## What is asked
Below are the records. Gather each line that holds "joints".
begin Provided data
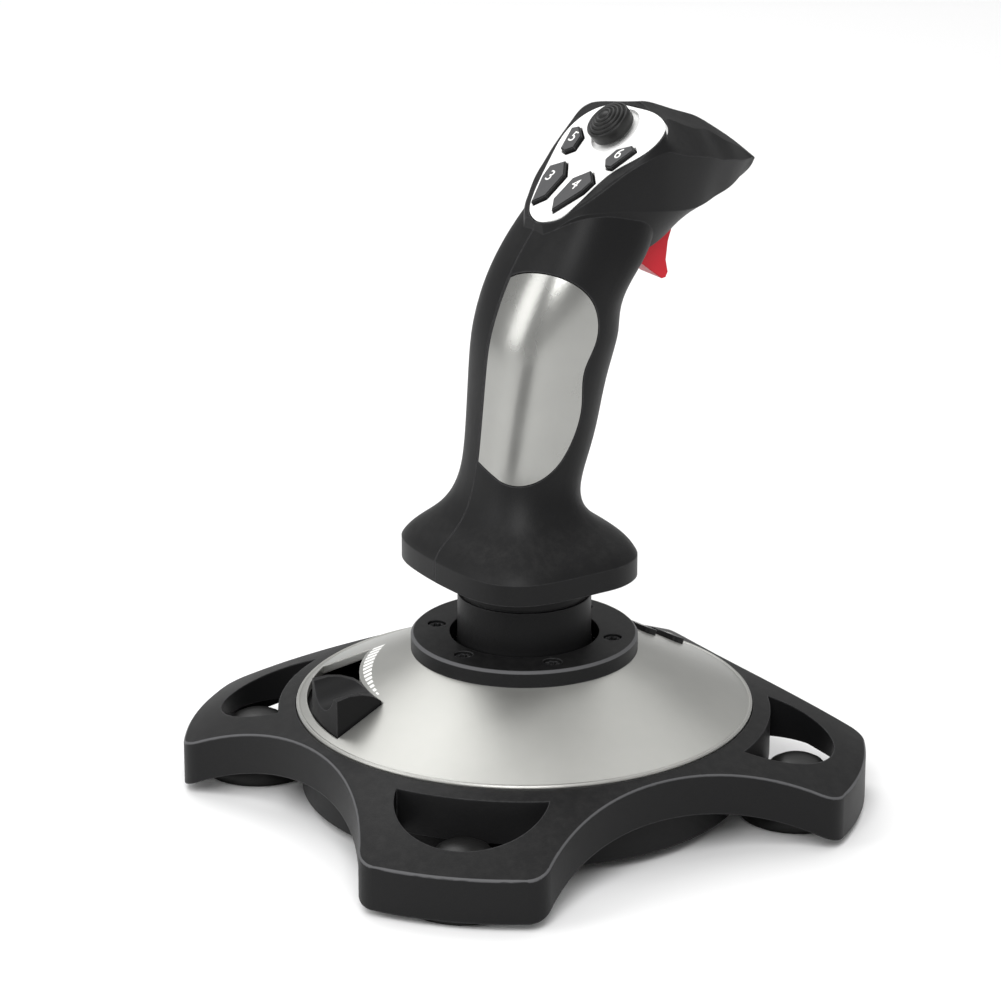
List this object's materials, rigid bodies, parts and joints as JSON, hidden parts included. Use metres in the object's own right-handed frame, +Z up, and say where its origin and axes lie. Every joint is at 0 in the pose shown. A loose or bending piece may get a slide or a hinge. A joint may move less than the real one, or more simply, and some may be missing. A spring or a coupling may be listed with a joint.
{
  "type": "flight joystick",
  "caption": "Desk flight joystick: sprung two-axis grip with hat, trigger and thumb buttons on a cone-shaped four-legged suction base with a lever throttle.",
  "frame": {"origin": "on the table, below the pivot of the stick", "axes": "+Y forwards, the way the nose of the grip points; +X the user's right; +Z up"},
  "size_m": [0.1818, 0.1818, 0.2158],
  "materials": {
    "black_plastic": "fine moulded grain, satin",
    "knob_black": "satin",
    "silver_dome": "satin silver paint",
    "satin_panel": "satin metallic lacquer",
    "white_plate": "pale silver-white satin paint",
    "red_trigger": "semi-gloss",
    "button_grey": "satin",
    "soft_rubber": "smooth",
    "steel": "zinc plated",
    "nylon": "moulded",
    "circuit_board": "solder mask",
    "switch_black": "moulded"
  },
  "bodies": {
    "base": {"base_frame": "black_plastic", "bottom_pan": "black_plastic", "bottom_screws": "steel", "suction_cup_1": "soft_rubber", "suction_cup_2": "soft_rubber", "suction_cup_3": "soft_rubber", "suction_cup_4": "soft_rubber", "cable_inlet": "soft_rubber", "dome_cover": "silver_dome", "collar": "black_plastic", "collar_screws": "steel", "gimbal_tower": "nylon", "tower_screws": "steel", "main_board": "circuit_board", "button_board": "circuit_board", "throttle_track": "black_plastic", "throttle_sensor": "switch_black", "centring_spring": "steel"},
    "throttle": {"throttle_arm": "nylon", "throttle_knob": "knob_black"},
    "cross": {"gimbal_cross": "nylon", "roll_pins": "steel", "pitch_pins": "steel"},
    "stick": {"neck_sleeve": "black_plastic", "stick_hub": "nylon", "stick_shaft": "steel", "grip_shell_left": "black_plastic", "grip_shell_right": "black_plastic", "side_panel_right": "satin_panel", "thumb_plate": "white_plate", "grip_screws": "steel", "grip_board": "circuit_board", "hat_switch": "switch_black", "trigger_pin": "steel", "trigger_switch": "switch_black", "trigger_spring": "steel"},
    "trigger": {"trigger": "red_trigger"},
    "hat_ring": {"hat_stem": "nylon"},
    "hat": {"hat_cap": "soft_rubber"},
    "thumb_key_2": {"side_button_2": "button_grey"},
    "grip_key_3": {"button_3": "button_grey"},
    "grip_key_4": {"button_4": "button_grey"},
    "grip_key_5": {"button_5": "button_grey"},
    "grip_key_6": {"button_6": "button_grey"},
    "base_key_7": {"base_button_7": "button_grey"},
    "base_key_8": {"base_button_8": "button_grey"},
    "base_key_9": {"base_button_9": "button_grey"},
    "base_key_10": {"base_button_10": "button_grey"},
    "base_key_11": {"base_button_11": "button_grey"},
    "base_key_12": {"base_button_12": "button_grey"}
  },
  "joints": [
    {"name": "stick_roll", "type": "hinge", "parent": "base", "child": "cross", "pos_m": [0, 0, 0.051], "axis": [0, 1, 0], "range_deg": [-13, 13], "stiffness_Nm_per_rad": 2.5, "deforming": ["centring_spring"]},
    {"name": "stick_pitch", "type": "hinge", "parent": "cross", "child": "stick", "pos_m": [0, 0, 0.051], "axis": [-1, 0, 0], "range_deg": [-13, 13], "stiffness_Nm_per_rad": 2.5},
    {"name": "throttle_sweep", "type": "hinge", "parent": "base", "child": "throttle", "pos_m": [0, 0, 0.022], "axis": [0, 0, -1], "range_deg": [0, 34]},
    {"name": "trigger_pull", "type": "hinge", "parent": "stick", "child": "trigger", "pos_m": [0, 0.05, 0.1815], "axis": [-1, 0, 0], "range_deg": [0, 10], "stiffness_Nm_per_rad": 0.4, "springref_deg": -5.73, "deforming": ["trigger_spring"]},
    {"name": "hat_fore_aft", "type": "hinge", "parent": "stick", "child": "hat_ring", "pos_m": [0, 0.03436, 0.20512], "axis": [-1, 0, 0], "range_deg": [-8, 8], "stiffness_Nm_per_rad": 0.05},
    {"name": "hat_sideways", "type": "hinge", "parent": "hat_ring", "child": "hat", "pos_m": [0, 0.03436, 0.20512], "axis": [0, 0.7776, 0.6288], "range_deg": [-8, 8], "stiffness_Nm_per_rad": 0.05},
    {"name": "press_2", "type": "slide", "parent": "stick", "child": "thumb_key_2", "axis": [1, 0, 0], "range_m": [0, 0.001], "stiffness_N_per_m": 800, "springref_m": -0.0008},
    {"name": "press_3", "type": "slide", "parent": "stick", "child": "grip_key_3", "axis": [0, 0.6288, -0.7776], "range_m": [0, 0.001], "stiffness_N_per_m": 800, "springref_m": -0.0008},
    {"name": "press_4", "type": "slide", "parent": "stick", "child": "grip_key_4", "axis": [0, 0.6288, -0.7776], "range_m": [0, 0.001], "stiffness_N_per_m": 800, "springref_m": -0.0008},
    {"name": "press_5", "type": "slide", "parent": "stick", "child": "grip_key_5", "axis": [0, 0.6288, -0.7776], "range_m": [0, 0.001], "stiffness_N_per_m": 800, "springref_m": -0.0008},
    {"name": "press_6", "type": "slide", "parent": "stick", "child": "grip_key_6", "axis": [0, 0.6288, -0.7776], "range_m": [0, 0.001], "stiffness_N_per_m": 800, "springref_m": -0.0008},
    {"name": "press_7", "type": "slide", "parent": "base", "child": "base_key_7", "axis": [0.3181, -0.3071, -0.8969], "range_m": [0, 0.001], "stiffness_N_per_m": 800, "springref_m": -0.0008},
    {"name": "press_8", "type": "slide", "parent": "base", "child": "base_key_8", "axis": [0.2007, -0.394, -0.8969], "range_m": [0, 0.001], "stiffness_N_per_m": 800, "springref_m": -0.0008},
    {"name": "press_9", "type": "slide", "parent": "base", "child": "base_key_9", "axis": [0.0615, -0.4378, -0.8969], "range_m": [0, 0.001], "stiffness_N_per_m": 800, "springref_m": -0.0008},
    {"name": "press_10", "type": "slide", "parent": "base", "child": "base_key_10", "axis": [0.3181, -0.3071, -0.8969], "range_m": [0, 0.001], "stiffness_N_per_m": 800, "springref_m": -0.0008},
    {"name": "press_11", "type": "slide", "parent": "base", "child": "base_key_11", "axis": [0.2007, -0.394, -0.8969], "range_m": [0, 0.001], "stiffness_N_per_m": 800, "springref_m": -0.0008},
    {"name": "press_12", "type": "slide", "parent": "base", "child": "base_key_12", "axis": [0.0615, -0.4378, -0.8969], "range_m": [0, 0.001], "stiffness_N_per_m": 800, "springref_m": -0.0008}
  ]
}
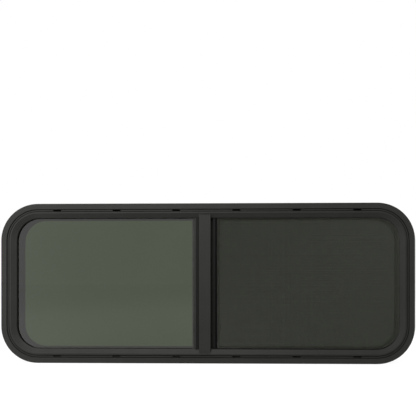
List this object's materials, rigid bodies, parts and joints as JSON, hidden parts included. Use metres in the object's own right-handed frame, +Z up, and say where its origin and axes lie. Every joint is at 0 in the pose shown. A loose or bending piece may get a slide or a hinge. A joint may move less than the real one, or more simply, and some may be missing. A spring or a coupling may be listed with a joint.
{
  "type": "caravan sliding window",
  "caption": "Long low caravan window with rounded corners: fixed tinted pane, fly screen over a sliding pane, black frame and clamp ring.",
  "frame": {"origin": "middle of the bottom flange's back face, on the plane of the wall's outer skin, at the window's mid-width", "axes": "+X to the right as seen from outside, +Y into the caravan through the wall, +Z up"},
  "size_m": [1.068, 0.0514, 0.413],
  "materials": {
    "frame": "satin black powder coat on aluminium",
    "ring": "satin black powder coat on aluminium",
    "glass": "tinted privacy glass",
    "rubber": "matt black rubber",
    "foam": "closed-cell foam tape",
    "mesh": "black woven fly-screen mesh",
    "plastic": "black nylon",
    "pile": "grey woven pile",
    "aluminium": "bare mill-finish aluminium"
  },
  "bodies": {
    "root": {"outer_frame": "frame", "flange_tape": "foam", "frame_splice": "aluminium", "fixed_glass": "glass", "fixed_glass_gasket": "rubber", "fixed_glass_bead": "rubber", "glass_block_left": "rubber", "glass_block_right": "rubber", "mullion": "frame", "mullion_gasket": "rubber", "mullion_bead": "rubber", "mullion_top_clip": "frame", "mullion_bottom_clip": "frame", "screen_bow": "frame", "screen_stile": "frame", "screen_mesh": "mesh", "screen_spline": "rubber", "screen_tab_upper": "plastic", "screen_tab_lower": "plastic", "sash_glass": "glass", "sash_stile": "frame", "sash_gasket_outer": "rubber", "sash_gasket_inner": "rubber", "sash_handle": "frame", "bottom_track_liner": "plastic", "top_track_liner": "plastic", "clamp_ring": "ring", "latch_body": "plastic", "latch_lever": "plastic", "latch_keeper": "aluminium", "jamb_seal": "plastic", "sash_glide_left": "plastic", "sash_glide_right": "plastic", "sash_stop_top": "rubber", "sash_stop_bottom": "rubber", "mullion_pile": "pile"}
  },
  "joints": []
}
end Provided data
## Response to this exercise
List this object's materials, rigid bodies, parts and joints as JSON, hidden parts included. Use metres in the object's own right-handed frame, +Z up, and say where its origin and axes lie. Every joint is at 0 in the pose shown. A loose or bending piece may get a slide or a hinge. A joint may move less than the real one, or more simply, and some may be missing. A spring or a coupling may be listed with a joint.
  "joints": [
List this object's materials, rigid bodies, parts and joints as JSON, hidden parts included. Use metres in the object's own right-handed frame, +Z up, and say where its origin and axes lie. Every joint is at 0 in the pose shown. A loose or bending piece may get a slide or a hinge. A joint may move less than the real one, or more simply, and some may be missing. A spring or a coupling may be listed with a joint.
  "joints": []